Problem description:
Beginning with the line containing "Write part 2" and ending with the last line of the records, set down every line exactly.

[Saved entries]
>>>>>

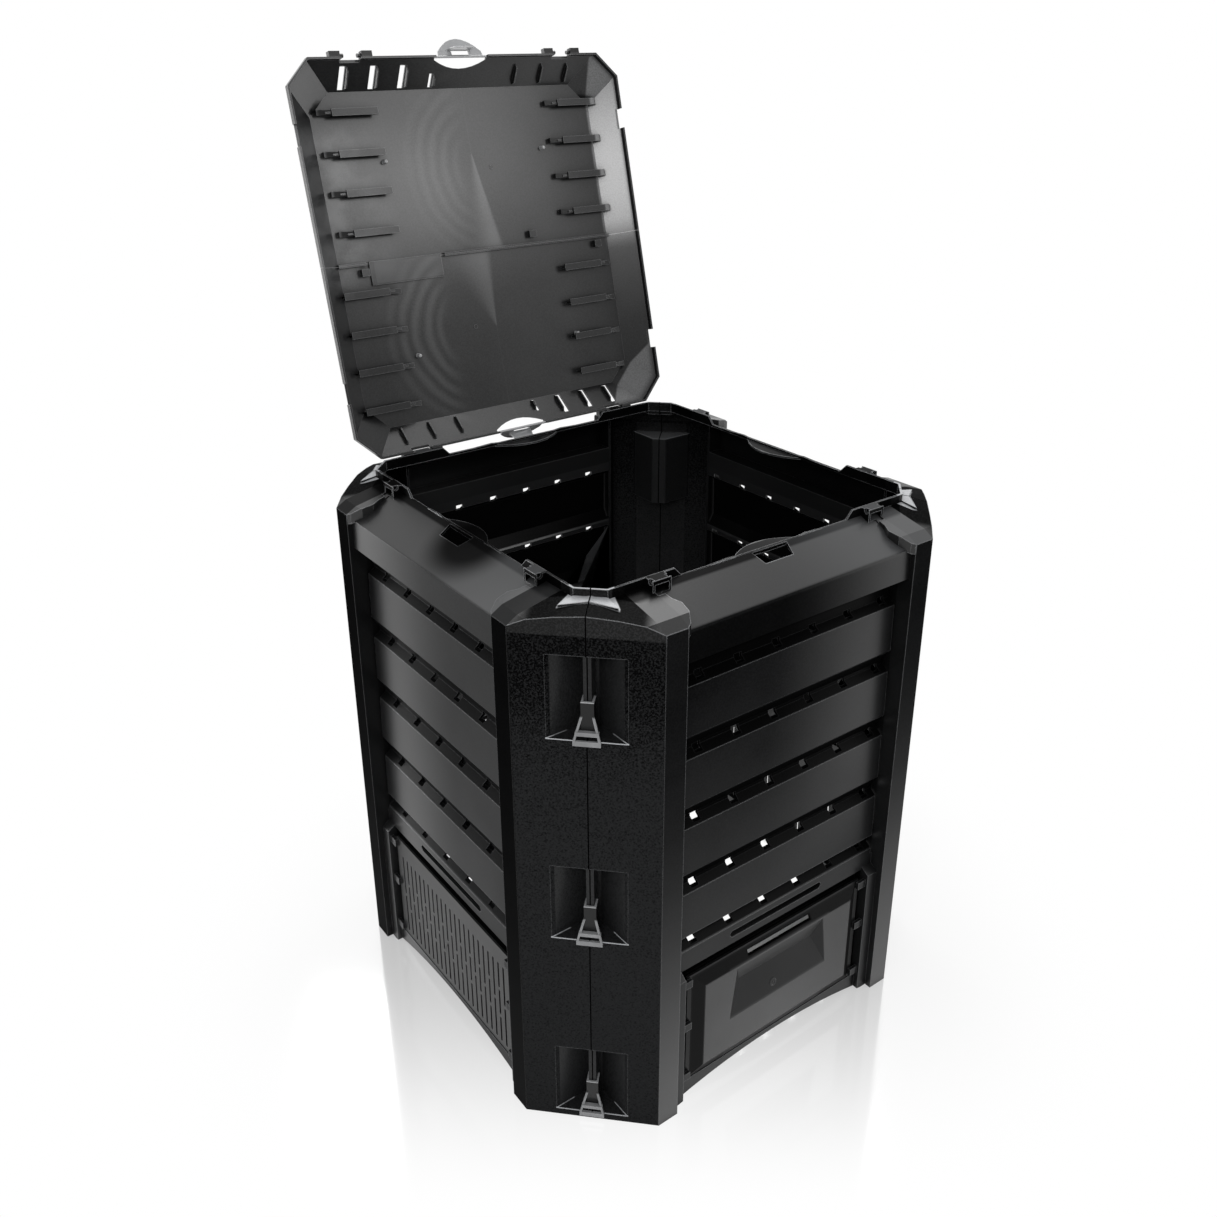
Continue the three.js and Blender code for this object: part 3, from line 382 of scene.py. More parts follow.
class Signal:
    """A number in a material's nodes: sums written with it add their Math nodes."""

    def __init__(self, finish, socket):
        self.finish = finish
        self.socket = socket

    def _math(self, operation, *terms):
        settings = {"operation": operation}
        return self.finish.signal("ShaderNodeMath", settings, dict(enumerate(terms)))

    def __add__(self, other):
        return self._math("ADD", self, other)

    def __radd__(self, other):
        return self._math("ADD", other, self)

    def __sub__(self, other):
        return self._math("SUBTRACT", self, other)

    def __rsub__(self, other):
        return self._math("SUBTRACT", other, self)

    def __mul__(self, other):
        return self._math("MULTIPLY", self, other)

    def __rmul__(self, other):
        return self._math("MULTIPLY", other, self)

    def __truediv__(self, other):
        return self._math("DIVIDE", self, other)

    def __rtruediv__(self, other):
        return self._math("DIVIDE", other, self)

    def __pow__(self, other):
        return self._math("POWER", self, other)

    def __abs__(self):
        return self._math("ABSOLUTE", self)

    def either(self, other):
        return self._math("MAXIMUM", self, other)

    def cycle(self, period):
        """What is left over after whole periods."""
        return self._math("FLOORED_MODULO", self, period)

    def sine(self):
        return self._math("SINE", self)

    def root(self):
        return self._math("SQRT", self)

    def step(self, low, high):
        """0 at low and 1 at high, smoothly between."""
        settings = {"interpolation_type": "SMOOTHSTEP"}
        inputs = {"Value": self, "From Min": low, "From Max": high}
        return self.finish.signal("ShaderNodeMapRange", settings, inputs)

    def band(self, low, high, soft):
        """1 between low and high, fading to 0 over the width soft."""
        return self.step(low - soft, low) * (1 - self.step(high, high + soft))


class Nodes:
    """A node tree and the way its nodes are added."""

    def __init__(self, tree):
        self.tree = tree
        self.tree.nodes.clear()

    def node(self, kind, settings=None, inputs=None):
        """A node of that type: its settings first, then values or links into its sockets."""
        node = self.tree.nodes.new(kind)
        for name, value in (settings or {}).items():
            setattr(node, name, value)
        for key, value in (inputs or {}).items():
            self.feed(node.inputs[key], value)
        return node

    def feed(self, socket, value):
        if isinstance(value, Signal):
            value = value.socket
        if isinstance(value, bpy.types.NodeSocket):
            self.tree.links.new(value, socket)
        else:
            socket.default_value = value

    def signal(self, kind, settings=None, inputs=None, output=0):
        return Signal(self, self.node(kind, settings, inputs).outputs[output])

    def looked_at(self):
        """1 for the rays of the camera, of gloss and of clear plastic, 0 for the others."""
        path = self.node("ShaderNodeLightPath").outputs
        seen = Signal(self, path["Is Camera Ray"]).either(Signal(self, path["Is Glossy Ray"]))
        return seen.either(Signal(self, path["Is Transmission Ray"]))


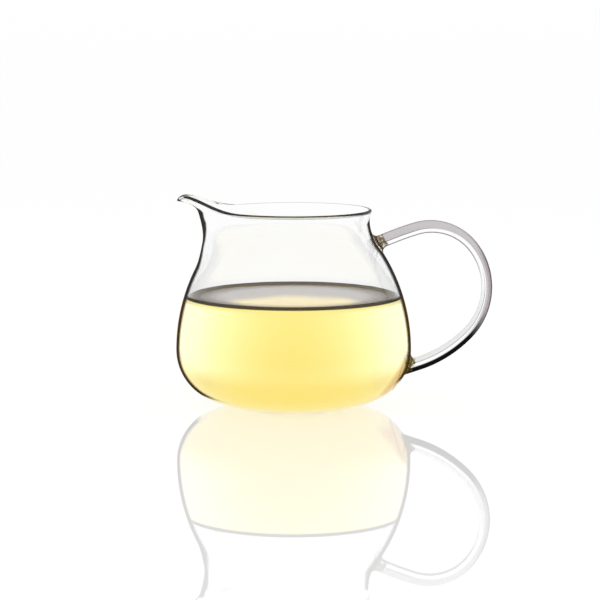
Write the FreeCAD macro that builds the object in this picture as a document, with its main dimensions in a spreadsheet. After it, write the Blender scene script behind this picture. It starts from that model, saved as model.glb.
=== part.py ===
"""Glass fairness pitcher for tea, about half full, in millimetres.

The pitcher stands on z = 0 with its axis on Z. The spout points along -X and the handle along +X.
The glass is one piece: a blown bowl, a neck whose rim is drawn out into a spout, and a bent glass rod
that is fused on as the handle. The tea inside is a piece of its own.
"""
import FreeCAD, Part
import Sketcher
import enum
import math
import os

from FreeCAD import Vector

SIZES = {
    "wall": 1.5,
    "foot_radius": 17.5,
    "belly_radius": 47.3,
    "belly_height": 22.7,
    "heel_angle": 66.3,
    "neck_radius": 30.45,
    "neck_height": 75.45,
    "neck_arc": 18.0,
    "flare_arc": 5.6,
    "flare_height": 2.8,
    "drawn_height": 20.2,
    "spout_reach": 15.4,
    "spout_rise": 6.2,
    "spout_droop": 1.85,
    "spout_half_angle": 58.0,
    "spout_pinch": 0.6,
    "tea_height": 44.2,
    "rod_radius": 2.4,
    "weld_radius": 2.2,
    "finger_room": 28.0,
    "crown_drop": 3.05,
    "foot_angle": 16.7537,
    "top_angle": 22.0,
    "top_turn": 5.0,
    "top_bend": 2.05,
    "crown_turn": 69.6,
    "crown_bend": 0.384,
    "back_turn": 82.0,
    "back_bend": 0.48,
    "low_turn": 27.6,
    "low_bend": 0.887,
}

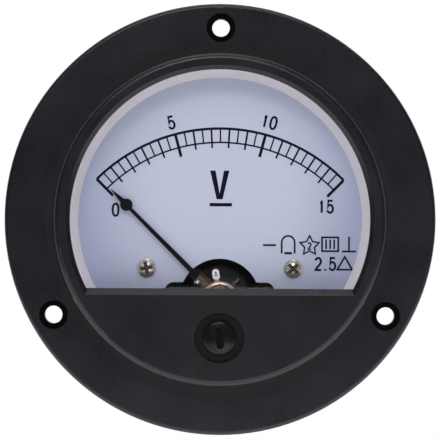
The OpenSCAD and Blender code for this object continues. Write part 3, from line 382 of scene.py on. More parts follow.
def woundCoil():
    # a rounded rectangle carried across the former; its outer side rises and falls in half waves, one
    # for each turn of wire, so the grid's two parameters are the way across and the way round
    spec = coilTurns
    low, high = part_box("coil_winding")
    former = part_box("coil_former")
    front, back = low.y / mm, high.y / mm
    formerFront, formerBack = former[0].y / mm, former[1].y / mm
    # the long way runs along the pointer at rest; the half length follows from the box and that turn
    turn = math.radians(spec["turnDegrees"])
    width = spec["width"]
    halfLength = (high.x / mm - width / 2 * math.sin(turn)) / -math.cos(turn)
    ringCount = int(width / spec["wirePitch"]) * spec["ringsPerTurn"] + 1
    places = np.linspace(-width / 2, width / 2, ringCount)
    wire = np.abs(np.sin(np.arange(ringCount) * math.pi / spec["ringsPerTurn"])) * spec["wireRise"]
    rise = (wire - spec["wireRise"])[:, None]
    outer = roundedRings(halfLength + rise, front - rise, back + rise, spec["corner"])
    build, gap = formerFront - front, spec["gap"]
    inner = roundedRings(halfLength - build + gap, formerFront + gap, formerBack - gap, spec["innerCorner"])
    # the inner side is one row at each edge, and the grid closes between the two
    across = np.vstack([inner[0], outer[0], inner[0]])
    along = np.vstack([inner[1], outer[1], inner[1]])
    sideways = np.r_[places[0], places, places[-1]][:, None]
    x = across * math.cos(turn) - sideways * math.sin(turn)
    z = across * math.sin(turn) + sideways * math.cos(turn) + (low.z + high.z) / 2 / mm
    points = np.stack([x, along, z], -1).reshape(-1, 3)
    faces = gridFaces(*across.shape, closedRows=True, closedColumns=True)
    piece = meshPiece("coilTurns", points * mm, faces, "pointer", "enamelled_copper")
    piece.data.set_sharp_from_angle(angle=math.radians(spec["sharpAngle"]))
    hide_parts("coil_winding")


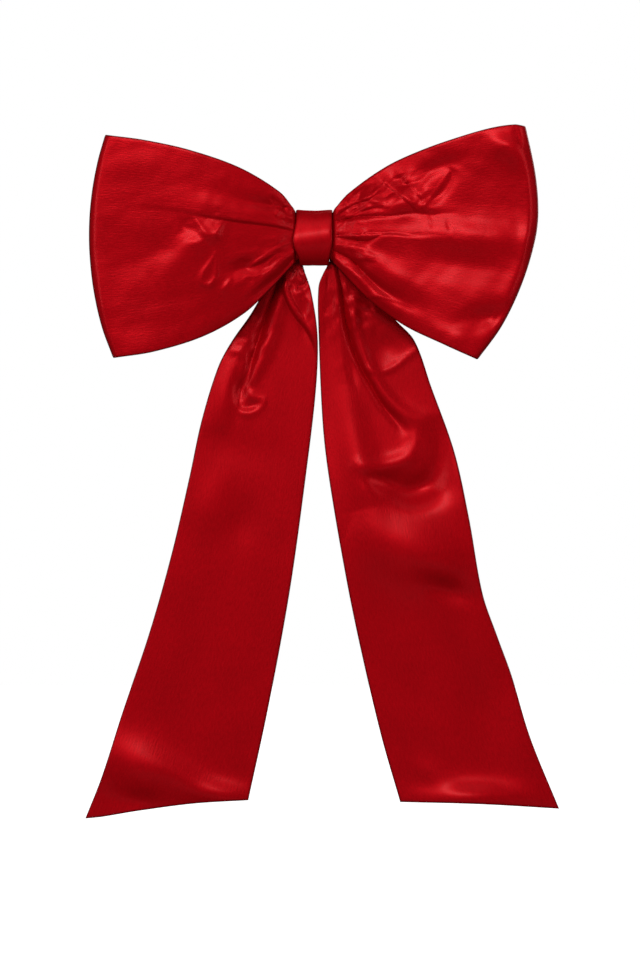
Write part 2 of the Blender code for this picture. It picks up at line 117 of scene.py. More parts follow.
# how far the cloth stands in front of and behind the loop's middle, along its length (0 to 100)
LEFT_LOOP_FRONT = [
    (0, 4.6), (8, 4.8), (20, 7.4), (40, 10.8), (56, 12.2), (70, 12.2), (84, 12.0), (94, 11.6),
    (98, 11), (99.3, 10), (100, 8.4),
]
RIGHT_LOOP_FRONT = [
    (0, 4.6), (8, 4.8), (20, 8.4), (40, 11.8), (60, 13.6), (80, 14.8), (90, 15), (96.6, 14.8),
    (99, 13.9), (99.7, 12.6), (100, 11),
]
LOOP_BACK = [(0, 2.6), (10, 3), (35, 4.9), (60, 5.4), (76, 4.0), (90, 0.5), (97, -2.2), (100, -4.5)]

# ---------- folds, as points (x, z, height, width) along each ----------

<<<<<

Solution to the exercise:
Write part 2 of the Blender code for this picture. It picks up at line 117 of scene.py. More parts follow.
# how far the cloth stands in front of and behind the loop's middle, along its length (0 to 100)
LEFT_LOOP_FRONT = [
    (0, 4.6), (8, 4.8), (20, 7.4), (40, 10.8), (56, 12.2), (70, 12.2), (84, 12.0), (94, 11.6),
    (98, 11), (99.3, 10), (100, 8.4),
]
RIGHT_LOOP_FRONT = [
    (0, 4.6), (8, 4.8), (20, 8.4), (40, 11.8), (60, 13.6), (80, 14.8), (90, 15), (96.6, 14.8),
    (99, 13.9), (99.7, 12.6), (100, 11),
]
LOOP_BACK = [(0, 2.6), (10, 3), (35, 4.9), (60, 5.4), (76, 4.0), (90, 0.5), (97, -2.2), (100, -4.5)]

# ---------- folds, as points (x, z, height, width) along each ----------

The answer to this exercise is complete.